From what I have been reading and from what I have been hearing from you I get an impression that the frustration with the current US policy in Pakistan is really high and at the same time I know very well that the US has always been competing for Pakistan with China. So, is US losing to China in the region?

I think the United States has already lost to China quite a long time back. I can give you a very simple example: the current situation of flash floods in Pakistan this year and last year – the Americans have stepped forward with aid; in fact last year they did a lot, they are not doing the same, but they did a lot last year. So did the Chinese, and the Saudis, and the Turks, and others, but the Pakistani public opinion actually highlighted more what, for example, the Turks, and the Saudis, and the Iranians, and the Chinese specially have done, more than highlighting what the Americans have been doing and in last year the United States initially was reluctant to intervene but later they did send helicopters and that was very helpful during the floods to save people in distant areas.

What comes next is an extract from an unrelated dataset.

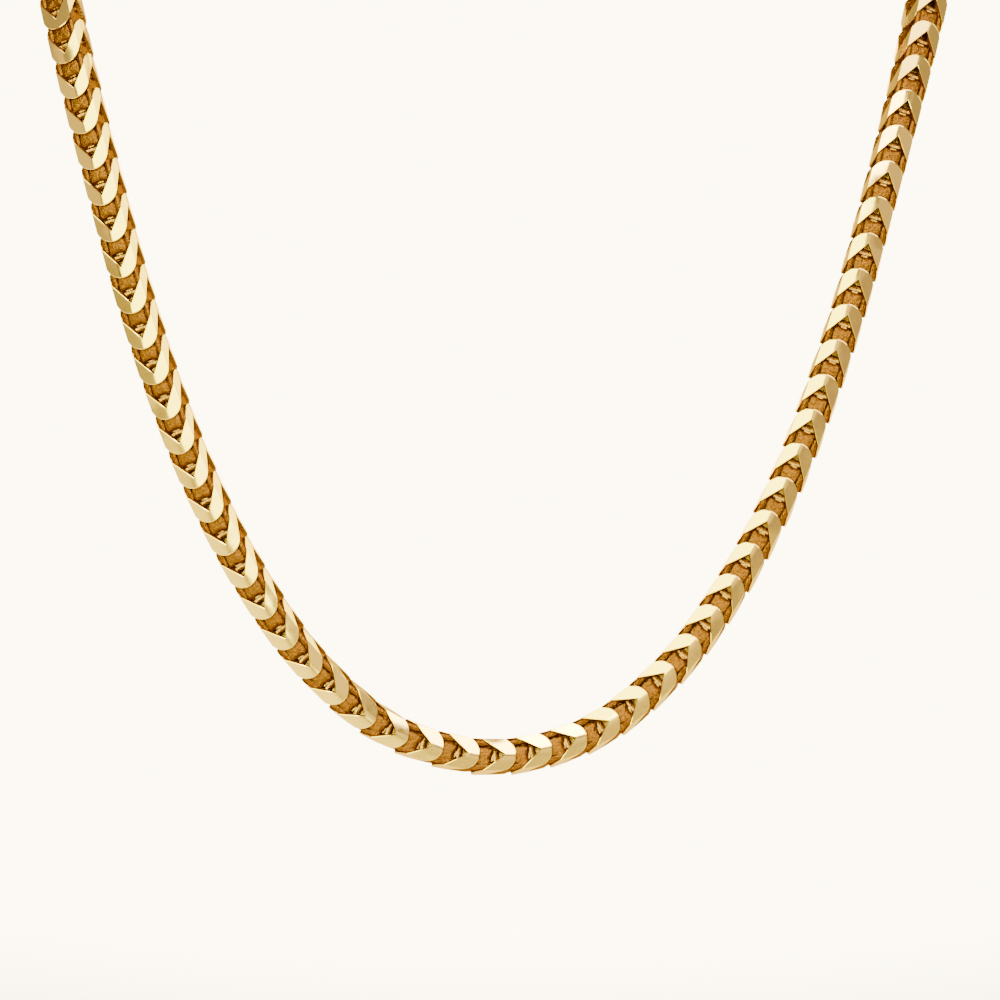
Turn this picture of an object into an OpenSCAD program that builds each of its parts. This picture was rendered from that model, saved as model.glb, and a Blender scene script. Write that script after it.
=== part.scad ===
// Franco chain necklace with a plain barrel clasp at the nape
// X runs to the wearer's left, Y to the back and Z up, from the nape

/* [Chain] */
// Height of the worn loop, from its lowest point to the nape
loop_height = 145; // [143:1:170]
// Distance from one link to the next, before the links spread evenly over the loop
link_pitch = 5; // [4.7:0.1:6]
// Width of the chain over the ridges of its faces
chain_width = 5; // [4.6:0.1:5.3]
// How far the four corners stand inside the ridges
corner_drop = 0.33; // [0.2:0.01:0.4]
// Depth of metal from a face to the hollow
wall = 1; // [0.8:0.05:1.1]

/* [Link] */
// Thickness of a chevron at its point
chevron_band = 1.5; // [1.2:0.05:1.7]
// Length of a corner edge that a link shows
corner_length = 3; // [2.6:0.1:3.2]
// Radius of the rounded outer side of a chevron
shield_radius = 2.27; // [2.2:0.01:2.6]
// Angle between a chevron arm and the chain
arm_angle = 35; // [33:0.5:38]
// Diameter of the hidden bow across each end of a link
bow_diameter = 2; // [1.6:0.05:2.1]
// How far a bow's middle stands beyond the chevron's point
bow_lead = 0.6; // [0.5:0.05:0.7]
// Width of the groove that clears the next link at each inner corner
groove = 1; // [0.9:0.05:1.1]
// Depth of metal between the end of a bow and the face
bow_cover = 0.6; // [0.5:0.05:0.7]
// Width of the shoulder that ties a bow to its chevron
shoulder_width = 1.6; // [1.2:0.1:1.8]
// How far a shoulder runs back along its chevron
shoulder_length = 1.05; // [0.9:0.05:1.15]
// How far a shoulder stands into the hollow
shoulder_rise = 0.3; // [0.2:0.05:0.35]

/* [Clasp] */
// Length of the barrel of the clasp
barrel_length = 14; // [12:0.5:16]
// Diameter of the barrel
barrel_diameter = 5.6; // [5.2:0.1:6.5]
// Width of the collar at each end of the barrel
collar_width = 1.6; // [1:0.1:2.2]
// How far the collars and the middle ring stand proud
collar_height = 0.4; // [0.2:0.05:0.6]
// Distance from the end of the barrel to the middle of the link soldered to it
end_link_offset = 1; // [0.5:0.1:1.5]

/* [Hidden] */
gold = "#d9b35b";
$fn = 48;

// Points of half the route on a loop 145 high, from the lowest point round the right to the nape:
// x, y, z, turn of the front face to the right, the same on the left, lift
ROUTE = [
    [0, -81, -145, 0, 4, 9],
    [13.5, -81, -141.6, -6, 9, 6],
    [24.3, -81, -132.8, -8, 13, 3],
    [32.5, -81, -121.5, -6, 15, 0],
    [39, -81, -109.2, -3, 15, 0],
    [44.2, -81, -96.2, -1, 15, 0],
    [48.5, -81, -83, 1, 15, 0],
    [52.2, -80.5, -69.4, 4, 15, 0],
    [55.7, -78.6, -56, 12, 18, 0],
    [58.9, -74.8, -43, 23, 25, 0],
    [61.3, -68.6, -31.2, 35, 36, 0],
    [62, -59.6, -21.3, 49, 50, 0],
    [60.5, -48, -13.6, 67, 67, 0],
    [56.3, -34.6, -7.8, 87, 87, 0],
    [48.3, -21.5, -3.8, 108, 108, 0],
    [36, -10.6, -1.4, 133, 133, 0],
    [19.5, -2.8, -0.3, 157, 157, 0],
    [0, 0, 0, 180, 180, 0],
];
STEPS = 10;

half_width = chain_width / 2;
corner = half_width - corner_drop;
hollow = half_width - wall;
bow_radius = bow_diameter / 2;
arm_slope = 1 / tan(arm_angle);
arm_foot = chevron_band + arm_slope * corner;
corner_top = arm_foot - corner_length;
link_length = corner_top + arm_foot;
link_middle = link_length / 2;
reach = 2 * link_length;
bow_seat = half_width - bow_cover;
shoulder_depth = hollow - shoulder_rise;

// The whole route: back from the nape down the left, then up the right
last = len(ROUTE) - 1;
route_scale = -loop_height / ROUTE[0][2];
function scaled(p, side, turn) =
    [side * route_scale * p[0], route_scale * p[1], route_scale * p[2], turn, p[5]];
POINTS = [
    for (i = [last:-1:1]) scaled(ROUTE[i], -1, -ROUTE[i][4]),
    for (i = [0:last]) scaled(ROUTE[i], 1, ROUTE[i][3]),
];
count = len(POINTS);

// A point beyond either end is its mirror image, so the loop closes smoothly
function past_end(p, q) = [-q[0], q[1], q[2], 2 * p[3] - q[3], q[4]];
function knot(i) =
    i < 0 ? past_end(POINTS[0], POINTS[1])
    : i >= count ? past_end(POINTS[count - 1], POINTS[count - 2])
    : POINTS[i];
function smooth(a, b, c, d, t) =
    b + 0.5 * t * (c - a + t * (2 * a - 5 * b + 4 * c - d + t * (3 * (b - c) + d - a)));
SAMPLES = [
    for (i = [0:count - 2], j = [0:STEPS - 1])
        smooth(knot(i - 1), knot(i), knot(i + 1), knot(i + 2), j / STEPS),
    POINTS[count - 1],
];
function place(p) = [p[0], p[1], p[2]];
steps = [for (i = [1:len(SAMPLES) - 1]) norm(place(SAMPLES[i]) - place(SAMPLES[i - 1]))];
function add_up(list, i = 0, sum = 0) =
    i > len(list) ? [] : concat([sum], add_up(list, i + 1, sum + (i < len(list) ? list[i] : 0)));
LENGTHS = add_up(steps);
route_length = LENGTHS[len(LENGTHS) - 1];
function column(c) = [for (i = [0:len(SAMPLES) - 1]) [LENGTHS[i], SAMPLES[i][c]]];
COLUMNS = [for (c = [0:4]) column(c)];
function at(s) = [for (c = [0:4]) lookup(s, COLUMNS[c])];

// An odd number of links, spread evenly between the two that carry the barrel
free_half = (route_length - barrel_length) / 2 - end_link_offset;
link_count = 2 * round(free_half / link_pitch) - 1;
link_spacing = 2 * free_half / (link_count + 1);
function link_at(i) = route_length / 2 + (i - (link_count - 1) / 2) * link_spacing;
half_count = floor(link_count / 2);

function unit(v) = v / norm(v);
near = link_spacing / 4;
// Axes of a link: across the face, into the face, along the chain
module on_route(s) {
    p = at(s);
    along = unit(place(at(s + near)) - place(at(s - near)));
    facing = [sin(p[3]) * cos(p[4]), -cos(p[3]) * cos(p[4]), sin(p[4])];
    inward = -unit(facing - (facing * along) * along);
    across = cross(inward, along);
    multmatrix([
        [across[0], inward[0], along[0], p[0]],
        [across[1], inward[1], along[1], p[1]],
        [across[2], inward[2], along[2], p[2]],
    ])
        children();
}

// Outline of the chain across its length: four corners and four ridges
module section() {
    polygon([
        [half_width, 0], [corner, corner], [0, half_width], [-corner, corner],
        [-half_width, 0], [-corner, -corner], [0, -half_width], [corner, -corner],
    ]);
}

// Front view of a link: rounded above, with a sharp notch below
module chevron() {
    difference() {
        union() {
            translate([0, -shield_radius]) circle(r = shield_radius);
            translate([-chain_width, -reach]) square([2 * chain_width, reach - corner_top]);
        }
        polygon([
            [0, -chevron_band],
            [chain_width, -chevron_band - arm_slope * chain_width],
            [chain_width, -2 * reach - arm_slope * chain_width],
            [-chain_width, -2 * reach - arm_slope * chain_width],
            [-chain_width, -chevron_band - arm_slope * chain_width],
        ]);
    }
}

// Hollow of a band, with a groove along each inner corner for the next link
module hollow_section() {
    square(2 * hollow, center = true);
    for (x = [-1, 1], y = [-1, 1])
        translate([x, y] * hollow) rotate(45) square(groove, center = true);
}

// The two chevrons on opposite faces
module chevron_pair() {
    rotate([90, 0, 0]) difference() {
        linear_extrude(height = 2 * chain_width, center = true) chevron();
        cube([3 * chain_width, 3 * reach, 2 * hollow], center = true);
    }
}

// The bow that joins two chevrons inside, on a shoulder at each end
module bow() {
    rotate([90, 0, 0]) {
        translate([0, bow_lead, 0]) cylinder(r = bow_radius, h = 2 * bow_seat, center = true);
        for (depth = [shoulder_depth, -bow_seat])
            translate([-shoulder_width / 2, -shoulder_length, depth])
                cube([shoulder_width, shoulder_length + bow_lead, bow_seat - shoulder_depth]);
    }
}

// Stands the front and back pair on one end and the side pair on the other
module both_ends() {
    translate([0, 0, link_middle]) children();
    rotate([180, 0, 90]) translate([0, 0, link_middle]) children();
}

// A link, centred on the origin, pointing along +Z
module link() {
    difference() {
        intersection() {
            both_ends() chevron_pair();
            translate([0, 0, -reach]) linear_extrude(height = 2 * reach) section();
        }
        translate([0, 0, -reach]) linear_extrude(height = 2 * reach) hollow_section();
    }
    both_ends() bow();
}

module chain_left() {
    color(gold)
        for (i = [0:half_count - 1])
            on_route(link_at(i)) link();
}

module chain_right() {
    color(gold)
        for (i = [half_count:link_count - 1])
            on_route(link_at(i)) link();
}

// Barrel with two collars and a middle ring, and a soldered link at each end
module clasp() {
    color(gold) {
        on_route(link_at(-1)) link();
        on_route(link_at(link_count)) link();
        rotate([0, 90, 0]) {
            cylinder(d = barrel_diameter, h = barrel_length, center = true);
            for (x = [-1, 0, 1])
                translate([0, 0, x * (barrel_length - collar_width) / 2])
                    cylinder(d = barrel_diameter + 2 * collar_height, h = collar_width, center = true);
        }
    }
}

chain_left();
chain_right();
clasp();
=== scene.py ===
"""Polished franco chain necklace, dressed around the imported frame."""
import math

import bpy
import numpy as np
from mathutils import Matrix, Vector


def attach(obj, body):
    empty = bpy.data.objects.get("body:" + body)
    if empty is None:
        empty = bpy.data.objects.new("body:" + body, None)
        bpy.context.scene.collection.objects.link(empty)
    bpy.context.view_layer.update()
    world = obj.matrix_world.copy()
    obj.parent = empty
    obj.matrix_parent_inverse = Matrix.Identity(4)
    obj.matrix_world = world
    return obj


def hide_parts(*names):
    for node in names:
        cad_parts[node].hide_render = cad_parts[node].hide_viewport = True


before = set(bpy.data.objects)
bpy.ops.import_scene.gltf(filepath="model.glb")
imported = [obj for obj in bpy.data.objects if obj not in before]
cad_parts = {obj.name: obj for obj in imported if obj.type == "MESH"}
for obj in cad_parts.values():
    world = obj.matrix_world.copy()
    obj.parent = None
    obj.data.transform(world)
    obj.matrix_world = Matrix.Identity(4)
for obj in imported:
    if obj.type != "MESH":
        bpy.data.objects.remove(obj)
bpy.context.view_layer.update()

MM = 0.001

# Chain, in millimetres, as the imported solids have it
LINK_PITCH = 5.0
HALF_WIDTH = 2.5
CORNER = 2.17
WALL = 1.0
HOLLOW = HALF_WIDTH - WALL
CHEVRON_BAND = 1.5
CORNER_LENGTH = 3.0
SHIELD_RADIUS = 2.27
ARM_SLOPE = 1 / math.tan(math.radians(35))
ARM_FOOT = CHEVRON_BAND + ARM_SLOPE * CORNER
CORNER_TOP = ARM_FOOT - CORNER_LENGTH
LINK_LENGTH = CORNER_TOP + ARM_FOOT
LINK_MIDDLE = LINK_LENGTH / 2

# Clasp, in millimetres
BARREL_LENGTH = 14.0
BARREL_RADIUS = 2.8
COLLAR_WIDTH = 1.6
COLLAR_HEIGHT = 0.4
COLLAR_EDGE = 0.25
COLLAR_FOOT = 0.05
END_RING_RADIUS = 0.3
BARREL_SIDES = 48
END_LINK_OFFSET = 1.0

# Points of half the route: x, y, z, turn on the right, turn on the left, lift
ROUTE = [
    (0, -81, -145, 0, 4, 9),
    (13.5, -81, -141.6, -6, 9, 6),
    (24.3, -81, -132.8, -8, 13, 3),
    (32.5, -81, -121.5, -6, 15, 0),
    (39, -81, -109.2, -3, 15, 0),
    (44.2, -81, -96.2, -1, 15, 0),
    (48.5, -81, -83, 1, 15, 0),
    (52.2, -80.5, -69.4, 4, 15, 0),
    (55.7, -78.6, -56, 12, 18, 0),
    (58.9, -74.8, -43, 23, 25, 0),
    (61.3, -68.6, -31.2, 35, 36, 0),
    (62, -59.6, -21.3, 49, 50, 0),
    (60.5, -48, -13.6, 67, 67, 0),
    (56.3, -34.6, -7.8, 87, 87, 0),
    (48.3, -21.5, -3.8, 108, 108, 0),
    (36, -10.6, -1.4, 133, 133, 0),
    (19.5, -2.8, -0.3, 157, 157, 0),
    (0, 0, 0, 180, 180, 0),
]
ROUTE_STEPS = 10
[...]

Then there was not really much appreciation for that in the public, mainly because of the other issues. They did deserve appreciation for that, they did send helicopters – no one can deny that. They really became frustrated, the US diplomats here, and quite later, I think, maybe two or three months after they started operation ‑ they were very frustrated, they were not receiving the kind of media attention they thought they deserved, so we saw the US ambassador personally visiting newspaper newsrooms and distributing photographs, and videos, and so forth. This is one example that gives you the answer to your question: despite several positive things that the Americans have been doing in Pakistan, they do not receive any appreciation because they already have lost the battle for people's minds and hearts.